Nonsense???. What the hell a difference between 3.6 or 3.2 can make if the actual performance will not reach even 1/10th
of this?

...

I am forgetting nothing. It is you who is not realizing that only a very special algorithm can keep busy all 8 FP units all time, and this algorithm is definitely not all over the SPEC benchmarks. Then you will run into BW issues. You also apparently didn't get my remark that full utilisation of the FP units requires special compiler, which is unlikely to be near soon given current AMD financial state and limited resources. In the mean time don't make a mistake thinking that Intel would miss an opportunity to support their new SSE4 (or whatever) in current version of their home-grown compiler, and will arrive with even better public image about their performance.

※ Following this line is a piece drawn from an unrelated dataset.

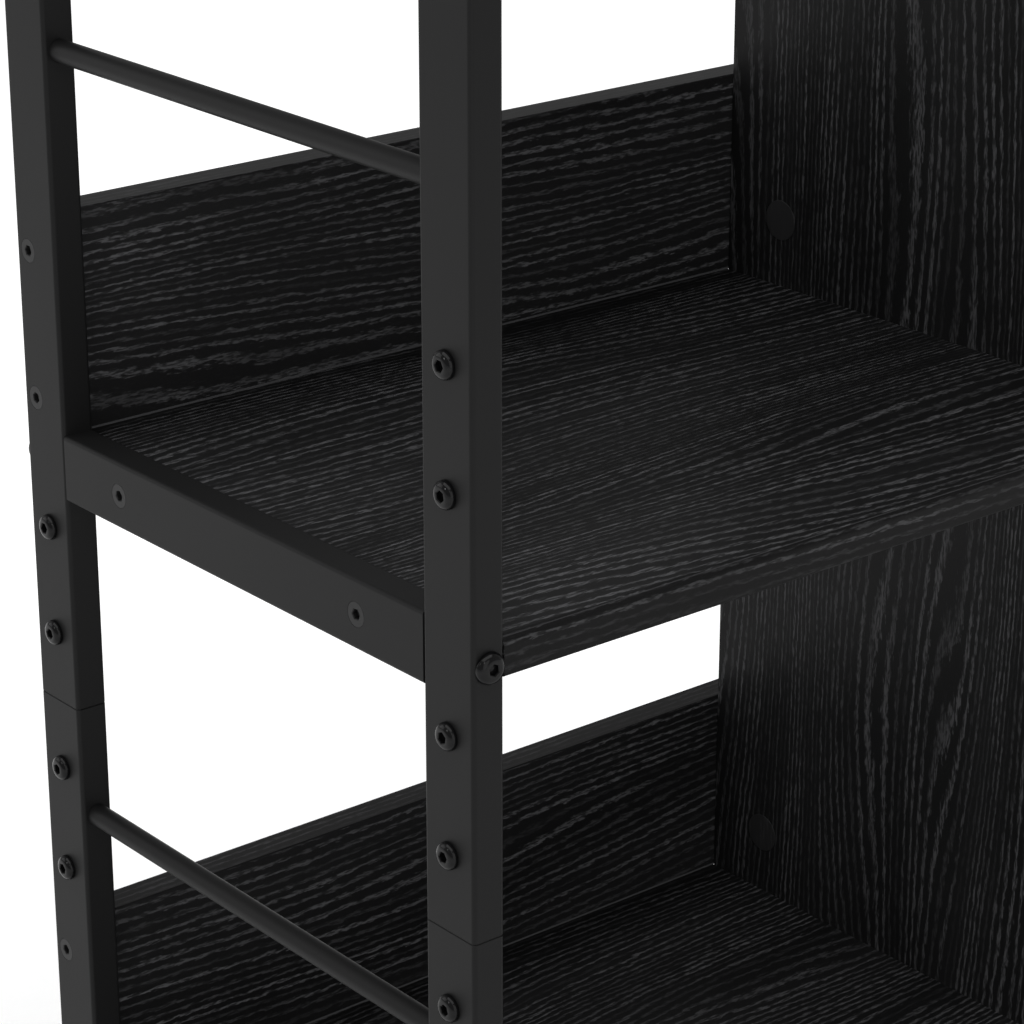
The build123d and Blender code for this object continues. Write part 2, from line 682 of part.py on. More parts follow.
strip_top = TOP_SHELF + STRIP_HEIGHT
bracket_top = BRACKET_HOLE_Z + BRACKET_WIDTH / 2
with BuildPart() as wall_brackets:
    for x in BRACKET_X:
        with BuildSketch(Plane.YZ.offset(x - BRACKET_WIDTH / 2)):
            with BuildLine():
                Polyline(
                    (STRIP_FRONT, strip_top),
                    (BACK, strip_top),
                    (BACK, bracket_top),
                    (BACK - BRACKET_THICK, bracket_top),
                    (BACK - BRACKET_THICK, strip_top + BRACKET_THICK),
                    (STRIP_FRONT, strip_top + BRACKET_THICK),
                    close=True,
                )
            make_face()
        extrude(amount=BRACKET_WIDTH)
    drill(
        [looking_along(x, BACK, BRACKET_HOLE_Z, (0, 1, 0)) for x in BRACKET_X],
        BRACKET_HOLE,
        BRACKET_THICK,
    )
    drill(
        [looking_along(x, STRIP_MID, strip_top + BRACKET_THICK, (0, 0, 1)) for x in BRACKET_X],
        BRACKET_SCREW_RADIUS + FIT,
        BRACKET_THICK,
    )
save(wall_brackets.part, "wall_brackets")

with BuildPart() as bracket_screw:
    with BuildSketch(Plane.XZ):
        with BuildLine():
            Polyline(
                (0, -BRACKET_SCREW_LENGTH),
                (BRACKET_SCREW_RADIUS, -BRACKET_SCREW_LENGTH),
                (BRACKET_SCREW_RADIUS, 0),
                (3.6, 0),
                (3.6, 0.5),
            )
            ThreePointArc((3.6, 0.5), (3.0, 1.4), (2.0, 2.1))
            Polyline((2.0, 2.1), (0, 2.1), (0, -BRACKET_SCREW_LENGTH))
        make_face()
    revolve(axis=Axis.Z)
    with BuildSketch(Plane.XY.offset(2.1)):
        Rectangle(3.0, 0.8)
        Rectangle(0.8, 3.0)
    extrude(amount=-1.2, mode=Mode.SUBTRACT)
screw_heads = [
    looking_along(x, STRIP_MID, strip_top + BRACKET_THICK, (0, 0, 1)) for x in BRACKET_X
]
save(copies(bracket_screw.part, screw_heads), "bracket_screws")
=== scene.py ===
"""Looks of a two-bay bookcase with steel side frames, black oak boards and adjustable shelves.

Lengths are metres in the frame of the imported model: +X is the width, +Y runs to the back, +Z is up.
Small sizes are written in millimetres and multiplied by MM.
"""

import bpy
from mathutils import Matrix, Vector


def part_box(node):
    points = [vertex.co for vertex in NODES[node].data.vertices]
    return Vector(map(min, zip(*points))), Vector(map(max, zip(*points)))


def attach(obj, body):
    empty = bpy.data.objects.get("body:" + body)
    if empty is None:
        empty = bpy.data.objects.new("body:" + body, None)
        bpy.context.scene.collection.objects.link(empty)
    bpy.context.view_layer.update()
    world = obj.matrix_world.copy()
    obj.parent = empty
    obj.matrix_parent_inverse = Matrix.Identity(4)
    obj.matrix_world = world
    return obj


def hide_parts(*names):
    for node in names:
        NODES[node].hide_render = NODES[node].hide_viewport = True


bl_info = {
    "name": "Bookcase With Adjustable Shelves",
    "version": (1, 0, 0),
    "blender": (4, 5, 0),
    "location": "3D View > Sidebar > Bookcase",
    "description": "Finishes, fasteners, feet and studio of a steel and black oak bookcase",
    "category": "Object",
}

import math

import bmesh
import bpy
from mathutils import Matrix, Vector

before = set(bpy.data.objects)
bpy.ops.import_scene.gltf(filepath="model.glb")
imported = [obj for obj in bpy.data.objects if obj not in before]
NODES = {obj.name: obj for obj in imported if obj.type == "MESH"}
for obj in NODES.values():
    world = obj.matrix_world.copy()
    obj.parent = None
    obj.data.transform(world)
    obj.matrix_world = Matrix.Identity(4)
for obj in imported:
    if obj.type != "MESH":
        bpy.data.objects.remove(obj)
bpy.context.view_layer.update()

MM = 0.001
ROOT_BODY = "frame"
SEGMENTS = 36  # round a fastener; a multiple of 6, so that it also walks round a hexagon
FOOT_SEGMENTS = 96
SOCKET_TURN = 2.4  # radians between the sockets of one fastener and the next
UPRIGHT_TURN = (0.0, math.radians(90.0), 0.0)  # turns the grain from along X to along Z
BOARD_SHIFT = Vector((0.83, 0.37, 0.21))  # metres between two boards' places in the figure
NO_JUNCTION_HIGHLIGHT = -1000.0  # millimetres; a height that no board reaches, so the board gets no painted highlight line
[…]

WRONG. On basically all counts.

First: Bandwidth from the cache hierarchy to the exec cores has been doubled, the instruction fetch size has been doubled, the width of the SSE units is doubled. The only thing that wasn't doubled was main memory bandwidth, but that was already under-utilized.

Second: The double-wide SSE units DO NOT need new compilers to be fully exercised; AMD didn't introduce new double-wide instructions to the ISA; What will happen with the new exec resources is that the current ISA will be more completely supported. It was the K8's 64b-wide FP units that were hobbling performance by breaking 128b instructions into pairs of 64b instructions.

Third: Benchmarks that scale with cores will automatically be able to take advantage of 4-core chips by launching more threads, just like they do to exercise the extra performance of single- to dual-core and 1S to 2S to xS transitions.

Bottom line: Barcelona, with 2x cores and 2x FP units WILL be able to basically quadruple (minus scaling inefficiencies which are of lesser magnitude than the equivalent dual->quad Intel scaling inefficiencies) certain FP-heavy benchmarks versus a vanilla K8.